— start DATA FOR PROCESSING —

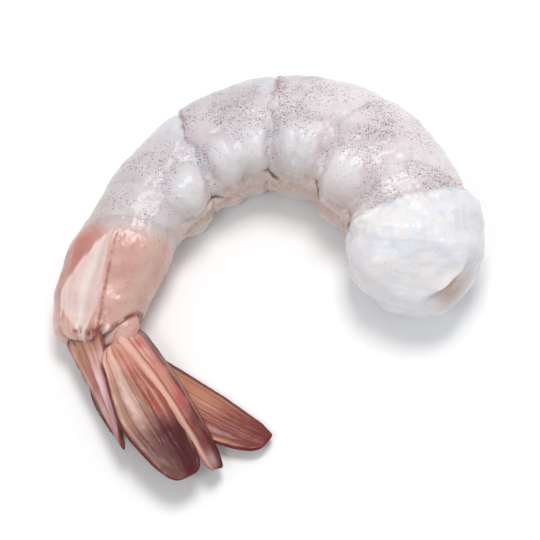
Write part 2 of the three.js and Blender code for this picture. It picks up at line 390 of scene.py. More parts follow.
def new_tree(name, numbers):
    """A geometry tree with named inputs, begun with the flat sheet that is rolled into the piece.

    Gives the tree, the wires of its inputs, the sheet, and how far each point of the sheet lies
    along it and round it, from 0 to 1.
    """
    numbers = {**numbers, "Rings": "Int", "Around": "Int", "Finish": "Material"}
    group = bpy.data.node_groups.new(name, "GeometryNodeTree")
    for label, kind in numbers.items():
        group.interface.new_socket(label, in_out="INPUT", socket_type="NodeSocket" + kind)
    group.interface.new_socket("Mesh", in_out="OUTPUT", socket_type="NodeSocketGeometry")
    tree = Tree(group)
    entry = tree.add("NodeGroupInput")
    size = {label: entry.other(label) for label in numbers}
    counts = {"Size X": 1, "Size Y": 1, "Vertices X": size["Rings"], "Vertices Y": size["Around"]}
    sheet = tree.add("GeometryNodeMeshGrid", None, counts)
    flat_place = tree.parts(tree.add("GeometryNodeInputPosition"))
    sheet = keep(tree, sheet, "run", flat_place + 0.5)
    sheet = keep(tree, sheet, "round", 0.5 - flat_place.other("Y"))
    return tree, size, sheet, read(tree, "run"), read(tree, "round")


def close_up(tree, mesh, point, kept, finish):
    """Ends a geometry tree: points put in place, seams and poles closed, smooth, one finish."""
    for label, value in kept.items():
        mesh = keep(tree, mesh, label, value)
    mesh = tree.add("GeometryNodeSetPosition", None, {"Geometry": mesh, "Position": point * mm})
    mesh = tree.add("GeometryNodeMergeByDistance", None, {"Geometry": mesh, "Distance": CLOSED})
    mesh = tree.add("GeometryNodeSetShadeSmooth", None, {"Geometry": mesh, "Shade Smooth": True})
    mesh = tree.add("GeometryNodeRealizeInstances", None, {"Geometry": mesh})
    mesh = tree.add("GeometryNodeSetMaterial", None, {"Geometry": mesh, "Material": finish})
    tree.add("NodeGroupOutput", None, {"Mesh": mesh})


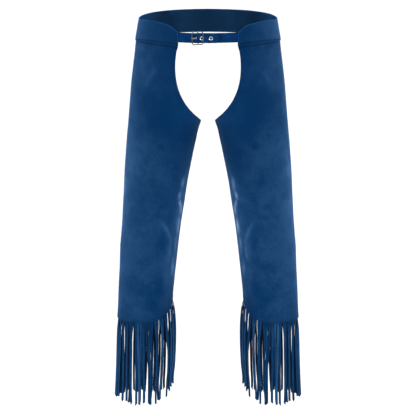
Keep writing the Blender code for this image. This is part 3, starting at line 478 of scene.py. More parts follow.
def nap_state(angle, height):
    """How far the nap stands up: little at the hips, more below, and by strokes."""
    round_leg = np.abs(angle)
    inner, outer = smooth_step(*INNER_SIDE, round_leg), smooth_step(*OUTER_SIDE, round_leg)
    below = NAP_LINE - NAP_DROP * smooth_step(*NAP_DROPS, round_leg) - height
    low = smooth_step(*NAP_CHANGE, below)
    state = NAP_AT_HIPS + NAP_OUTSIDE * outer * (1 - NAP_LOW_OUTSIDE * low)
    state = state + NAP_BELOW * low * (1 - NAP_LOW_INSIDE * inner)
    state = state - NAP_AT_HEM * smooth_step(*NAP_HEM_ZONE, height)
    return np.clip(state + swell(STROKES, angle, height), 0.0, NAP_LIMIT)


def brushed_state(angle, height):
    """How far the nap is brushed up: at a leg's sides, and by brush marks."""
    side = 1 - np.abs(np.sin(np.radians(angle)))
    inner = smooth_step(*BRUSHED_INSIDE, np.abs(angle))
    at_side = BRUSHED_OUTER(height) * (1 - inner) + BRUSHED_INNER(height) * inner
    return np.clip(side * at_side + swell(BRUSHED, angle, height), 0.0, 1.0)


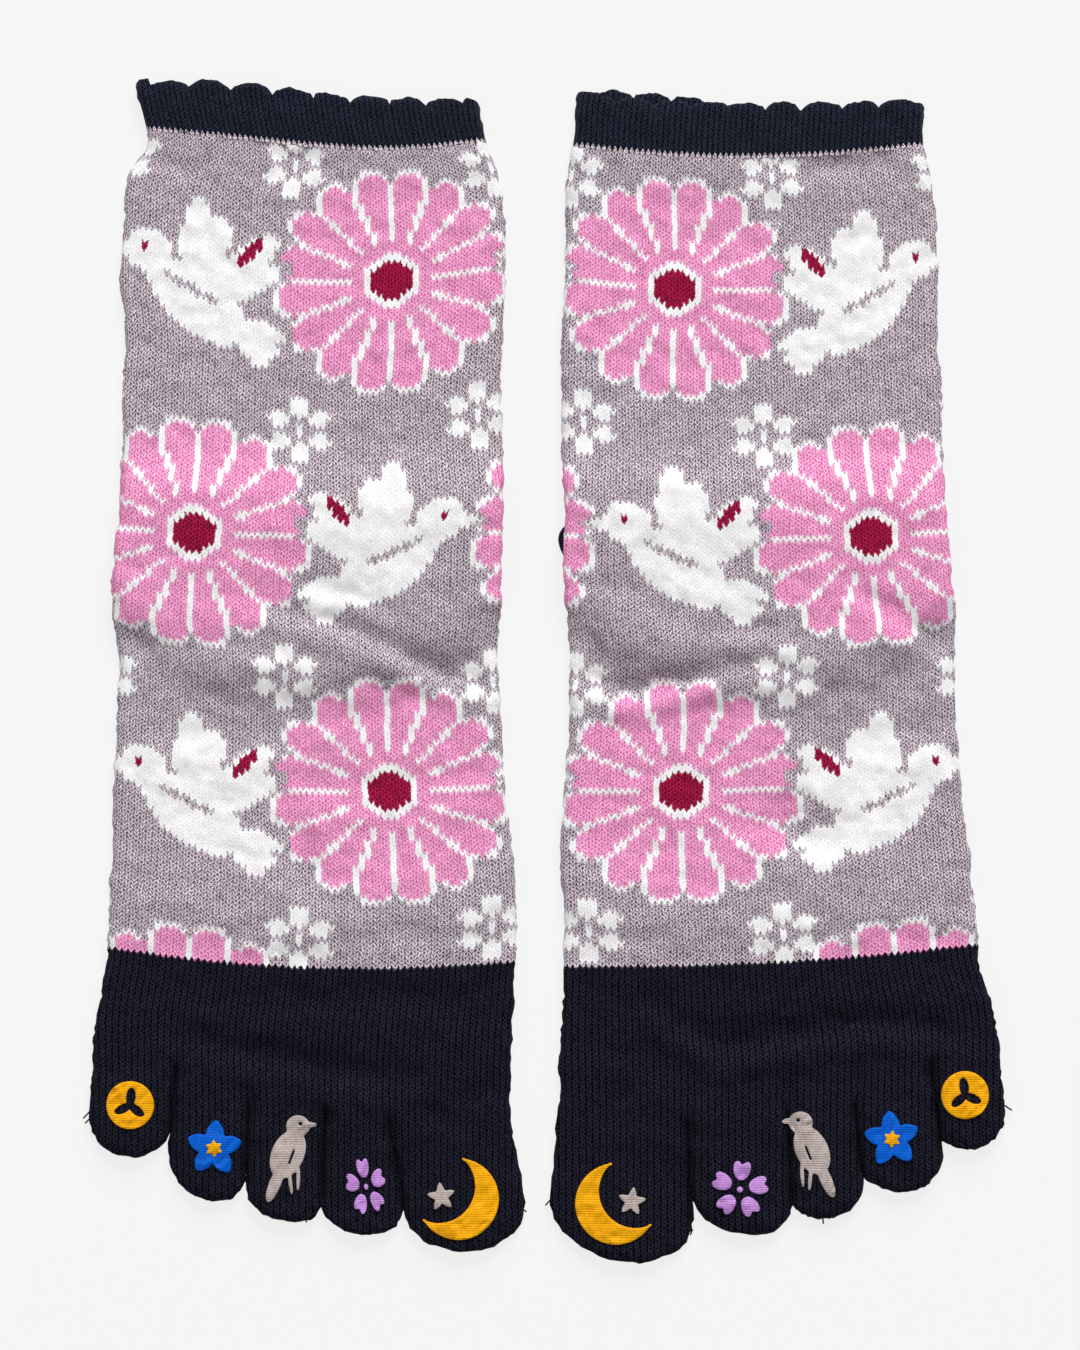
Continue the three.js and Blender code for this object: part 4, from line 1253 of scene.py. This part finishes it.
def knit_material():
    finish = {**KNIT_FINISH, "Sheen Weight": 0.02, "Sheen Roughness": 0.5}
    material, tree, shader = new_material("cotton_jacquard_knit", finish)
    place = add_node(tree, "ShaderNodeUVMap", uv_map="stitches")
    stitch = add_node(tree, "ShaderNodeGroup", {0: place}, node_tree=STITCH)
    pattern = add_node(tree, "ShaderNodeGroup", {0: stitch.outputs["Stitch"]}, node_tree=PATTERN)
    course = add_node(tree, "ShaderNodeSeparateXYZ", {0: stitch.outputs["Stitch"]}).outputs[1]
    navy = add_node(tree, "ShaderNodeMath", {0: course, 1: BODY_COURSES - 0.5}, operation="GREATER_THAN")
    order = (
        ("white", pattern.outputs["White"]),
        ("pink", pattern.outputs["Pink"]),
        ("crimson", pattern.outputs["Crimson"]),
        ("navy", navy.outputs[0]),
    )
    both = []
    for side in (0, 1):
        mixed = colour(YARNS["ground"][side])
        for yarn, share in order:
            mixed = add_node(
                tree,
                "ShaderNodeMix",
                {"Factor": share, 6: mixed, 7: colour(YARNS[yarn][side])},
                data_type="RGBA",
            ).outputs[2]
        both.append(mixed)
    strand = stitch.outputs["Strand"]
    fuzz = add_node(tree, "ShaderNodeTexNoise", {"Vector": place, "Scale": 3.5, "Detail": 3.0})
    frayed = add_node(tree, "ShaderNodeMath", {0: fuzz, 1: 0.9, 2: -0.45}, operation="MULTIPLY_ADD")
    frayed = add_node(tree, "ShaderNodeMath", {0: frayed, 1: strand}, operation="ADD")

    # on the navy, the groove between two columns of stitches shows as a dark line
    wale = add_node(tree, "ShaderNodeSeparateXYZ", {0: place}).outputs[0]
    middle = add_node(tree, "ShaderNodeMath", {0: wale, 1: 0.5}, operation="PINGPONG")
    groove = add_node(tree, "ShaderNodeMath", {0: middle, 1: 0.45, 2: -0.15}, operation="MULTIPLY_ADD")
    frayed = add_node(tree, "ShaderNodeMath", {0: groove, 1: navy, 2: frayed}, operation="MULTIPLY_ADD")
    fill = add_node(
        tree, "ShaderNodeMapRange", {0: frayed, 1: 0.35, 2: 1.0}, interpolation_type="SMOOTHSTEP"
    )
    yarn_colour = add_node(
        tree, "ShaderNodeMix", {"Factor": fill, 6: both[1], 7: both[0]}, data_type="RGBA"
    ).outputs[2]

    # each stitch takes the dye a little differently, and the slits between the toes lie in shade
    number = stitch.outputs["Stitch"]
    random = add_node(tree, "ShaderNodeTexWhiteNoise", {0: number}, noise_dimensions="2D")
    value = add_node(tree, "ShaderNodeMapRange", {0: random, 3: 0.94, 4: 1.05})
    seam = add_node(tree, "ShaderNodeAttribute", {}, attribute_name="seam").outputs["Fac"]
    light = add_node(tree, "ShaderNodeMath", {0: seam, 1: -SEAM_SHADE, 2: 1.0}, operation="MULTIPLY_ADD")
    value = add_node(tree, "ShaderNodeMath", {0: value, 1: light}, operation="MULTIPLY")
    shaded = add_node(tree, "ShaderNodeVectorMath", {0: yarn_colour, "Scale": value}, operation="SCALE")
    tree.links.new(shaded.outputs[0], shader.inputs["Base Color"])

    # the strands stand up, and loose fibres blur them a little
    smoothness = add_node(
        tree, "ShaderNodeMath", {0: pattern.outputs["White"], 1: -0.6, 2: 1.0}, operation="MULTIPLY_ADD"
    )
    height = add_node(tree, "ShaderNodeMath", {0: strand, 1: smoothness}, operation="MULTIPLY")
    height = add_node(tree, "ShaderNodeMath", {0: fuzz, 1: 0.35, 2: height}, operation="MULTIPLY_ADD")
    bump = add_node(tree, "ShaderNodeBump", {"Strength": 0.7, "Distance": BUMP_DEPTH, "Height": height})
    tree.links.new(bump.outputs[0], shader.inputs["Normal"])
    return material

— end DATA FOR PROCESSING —

**CHALLENGE**
Repeat the data precisely, line by line.

**RESPONSE BELOW**
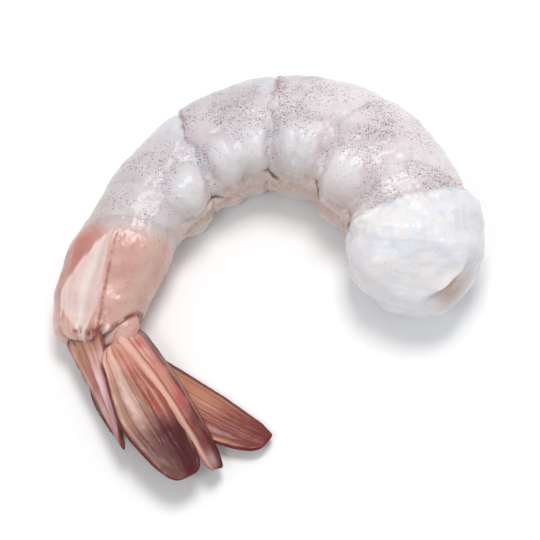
Write part 2 of the three.js and Blender code for this picture. It picks up at line 390 of scene.py. More parts follow.
def new_tree(name, numbers):
    """A geometry tree with named inputs, begun with the flat sheet that is rolled into the piece.

    Gives the tree, the wires of its inputs, the sheet, and how far each point of the sheet lies
    along it and round it, from 0 to 1.
    """
    numbers = {**numbers, "Rings": "Int", "Around": "Int", "Finish": "Material"}
    group = bpy.data.node_groups.new(name, "GeometryNodeTree")
    for label, kind in numbers.items():
        group.interface.new_socket(label, in_out="INPUT", socket_type="NodeSocket" + kind)
    group.interface.new_socket("Mesh", in_out="OUTPUT", socket_type="NodeSocketGeometry")
    tree = Tree(group)
    entry = tree.add("NodeGroupInput")
    size = {label: entry.other(label) for label in numbers}
    counts = {"Size X": 1, "Size Y": 1, "Vertices X": size["Rings"], "Vertices Y": size["Around"]}
    sheet = tree.add("GeometryNodeMeshGrid", None, counts)
    flat_place = tree.parts(tree.add("GeometryNodeInputPosition"))
    sheet = keep(tree, sheet, "run", flat_place + 0.5)
    sheet = keep(tree, sheet, "round", 0.5 - flat_place.other("Y"))
    return tree, size, sheet, read(tree, "run"), read(tree, "round")


def close_up(tree, mesh, point, kept, finish):
    """Ends a geometry tree: points put in place, seams and poles closed, smooth, one finish."""
    for label, value in kept.items():
        mesh = keep(tree, mesh, label, value)
    mesh = tree.add("GeometryNodeSetPosition", None, {"Geometry": mesh, "Position": point * mm})
    mesh = tree.add("GeometryNodeMergeByDistance", None, {"Geometry": mesh, "Distance": CLOSED})
    mesh = tree.add("GeometryNodeSetShadeSmooth", None, {"Geometry": mesh, "Shade Smooth": True})
    mesh = tree.add("GeometryNodeRealizeInstances", None, {"Geometry": mesh})
    mesh = tree.add("GeometryNodeSetMaterial", None, {"Geometry": mesh, "Material": finish})
    tree.add("NodeGroupOutput", None, {"Mesh": mesh})


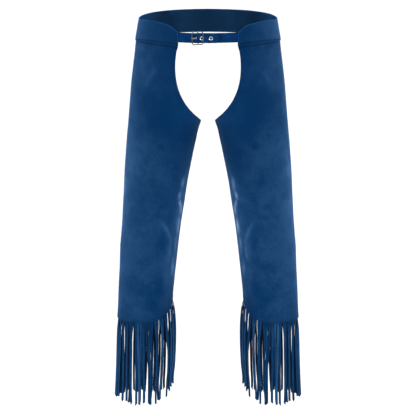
Keep writing the Blender code for this image. This is part 3, starting at line 478 of scene.py. More parts follow.
def nap_state(angle, height):
    """How far the nap stands up: little at the hips, more below, and by strokes."""
    round_leg = np.abs(angle)
    inner, outer = smooth_step(*INNER_SIDE, round_leg), smooth_step(*OUTER_SIDE, round_leg)
    below = NAP_LINE - NAP_DROP * smooth_step(*NAP_DROPS, round_leg) - height
    low = smooth_step(*NAP_CHANGE, below)
    state = NAP_AT_HIPS + NAP_OUTSIDE * outer * (1 - NAP_LOW_OUTSIDE * low)
    state = state + NAP_BELOW * low * (1 - NAP_LOW_INSIDE * inner)
    state = state - NAP_AT_HEM * smooth_step(*NAP_HEM_ZONE, height)
    return np.clip(state + swell(STROKES, angle, height), 0.0, NAP_LIMIT)


def brushed_state(angle, height):
    """How far the nap is brushed up: at a leg's sides, and by brush marks."""
    side = 1 - np.abs(np.sin(np.radians(angle)))
    inner = smooth_step(*BRUSHED_INSIDE, np.abs(angle))
    at_side = BRUSHED_OUTER(height) * (1 - inner) + BRUSHED_INNER(height) * inner
    return np.clip(side * at_side + swell(BRUSHED, angle, height), 0.0, 1.0)


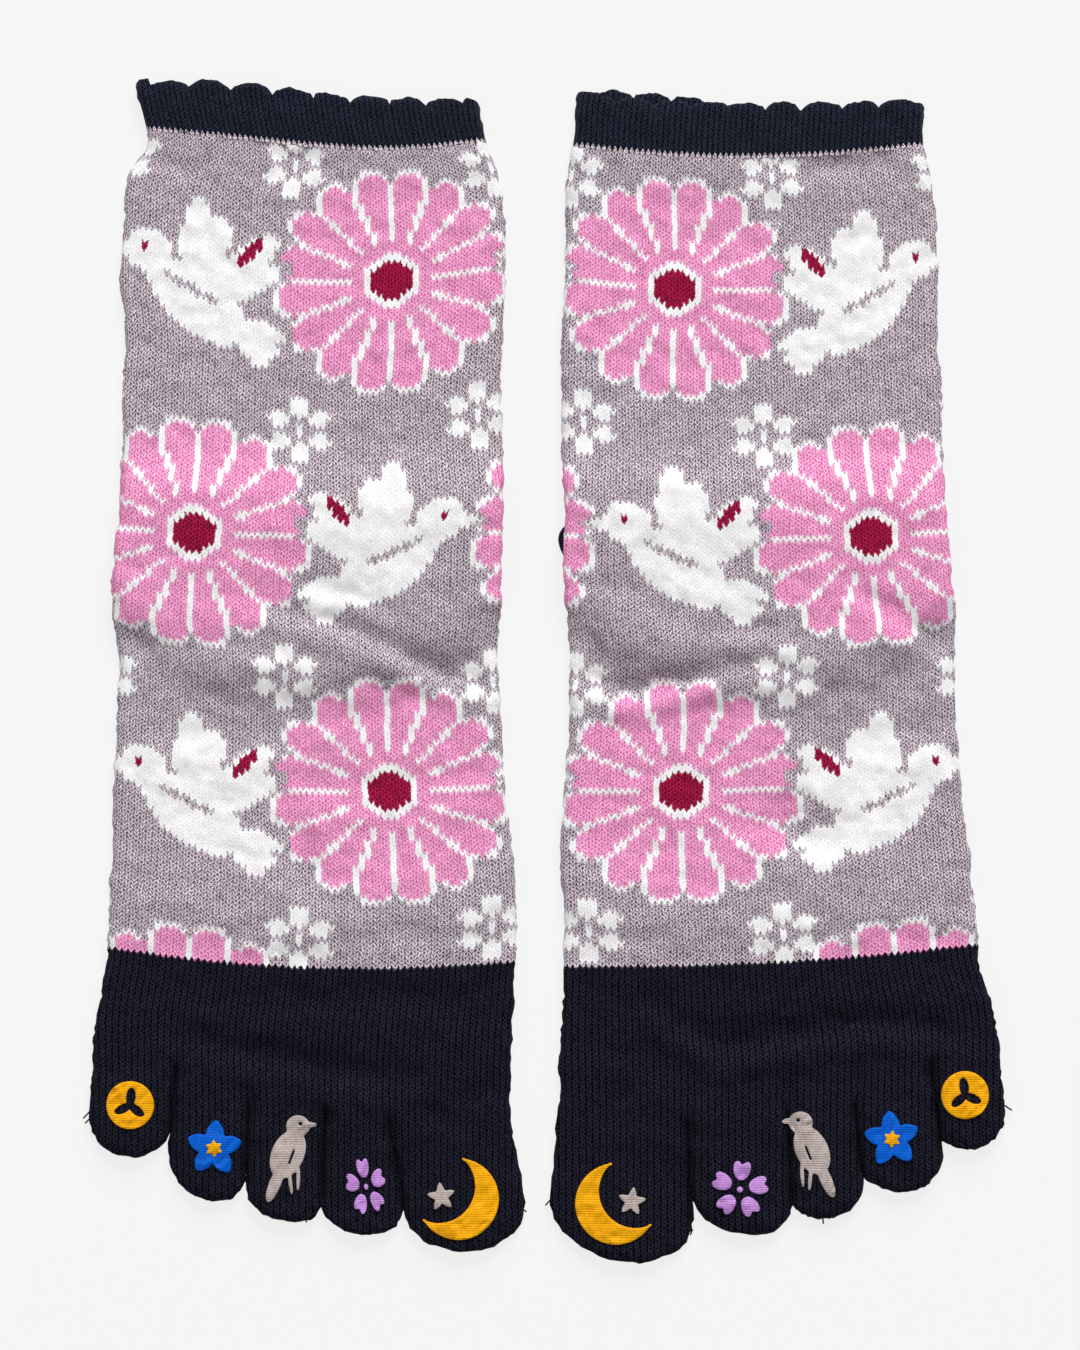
Continue the three.js and Blender code for this object: part 4, from line 1253 of scene.py. This part finishes it.
def knit_material():
    finish = {**KNIT_FINISH, "Sheen Weight": 0.02, "Sheen Roughness": 0.5}
    material, tree, shader = new_material("cotton_jacquard_knit", finish)
    place = add_node(tree, "ShaderNodeUVMap", uv_map="stitches")
    stitch = add_node(tree, "ShaderNodeGroup", {0: place}, node_tree=STITCH)
    pattern = add_node(tree, "ShaderNodeGroup", {0: stitch.outputs["Stitch"]}, node_tree=PATTERN)
    course = add_node(tree, "ShaderNodeSeparateXYZ", {0: stitch.outputs["Stitch"]}).outputs[1]
    navy = add_node(tree, "ShaderNodeMath", {0: course, 1: BODY_COURSES - 0.5}, operation="GREATER_THAN")
    order = (
        ("white", pattern.outputs["White"]),
        ("pink", pattern.outputs["Pink"]),
        ("crimson", pattern.outputs["Crimson"]),
        ("navy", navy.outputs[0]),
    )
    both = []
    for side in (0, 1):
        mixed = colour(YARNS["ground"][side])
        for yarn, share in order:
            mixed = add_node(
                tree,
                "ShaderNodeMix",
                {"Factor": share, 6: mixed, 7: colour(YARNS[yarn][side])},
                data_type="RGBA",
            ).outputs[2]
        both.append(mixed)
    strand = stitch.outputs["Strand"]
    fuzz = add_node(tree, "ShaderNodeTexNoise", {"Vector": place, "Scale": 3.5, "Detail": 3.0})
    frayed = add_node(tree, "ShaderNodeMath", {0: fuzz, 1: 0.9, 2: -0.45}, operation="MULTIPLY_ADD")
    frayed = add_node(tree, "ShaderNodeMath", {0: frayed, 1: strand}, operation="ADD")

    # on the navy, the groove between two columns of stitches shows as a dark line
    wale = add_node(tree, "ShaderNodeSeparateXYZ", {0: place}).outputs[0]
    middle = add_node(tree, "ShaderNodeMath", {0: wale, 1: 0.5}, operation="PINGPONG")
    groove = add_node(tree, "ShaderNodeMath", {0: middle, 1: 0.45, 2: -0.15}, operation="MULTIPLY_ADD")
    frayed = add_node(tree, "ShaderNodeMath", {0: groove, 1: navy, 2: frayed}, operation="MULTIPLY_ADD")
    fill = add_node(
        tree, "ShaderNodeMapRange", {0: frayed, 1: 0.35, 2: 1.0}, interpolation_type="SMOOTHSTEP"
    )
    yarn_colour = add_node(
        tree, "ShaderNodeMix", {"Factor": fill, 6: both[1], 7: both[0]}, data_type="RGBA"
    ).outputs[2]

    # each stitch takes the dye a little differently, and the slits between the toes lie in shade
    number = stitch.outputs["Stitch"]
    random = add_node(tree, "ShaderNodeTexWhiteNoise", {0: number}, noise_dimensions="2D")
    value = add_node(tree, "ShaderNodeMapRange", {0: random, 3: 0.94, 4: 1.05})
    seam = add_node(tree, "ShaderNodeAttribute", {}, attribute_name="seam").outputs["Fac"]
    light = add_node(tree, "ShaderNodeMath", {0: seam, 1: -SEAM_SHADE, 2: 1.0}, operation="MULTIPLY_ADD")
    value = add_node(tree, "ShaderNodeMath", {0: value, 1: light}, operation="MULTIPLY")
    shaded = add_node(tree, "ShaderNodeVectorMath", {0: yarn_colour, "Scale": value}, operation="SCALE")
    tree.links.new(shaded.outputs[0], shader.inputs["Base Color"])

    # the strands stand up, and loose fibres blur them a little
    smoothness = add_node(
        tree, "ShaderNodeMath", {0: pattern.outputs["White"], 1: -0.6, 2: 1.0}, operation="MULTIPLY_ADD"
    )
    height = add_node(tree, "ShaderNodeMath", {0: strand, 1: smoothness}, operation="MULTIPLY")
    height = add_node(tree, "ShaderNodeMath", {0: fuzz, 1: 0.35, 2: height}, operation="MULTIPLY_ADD")
    bump = add_node(tree, "ShaderNodeBump", {"Strength": 0.7, "Distance": BUMP_DEPTH, "Height": height})
    tree.links.new(bump.outputs[0], shader.inputs["Normal"])
    return material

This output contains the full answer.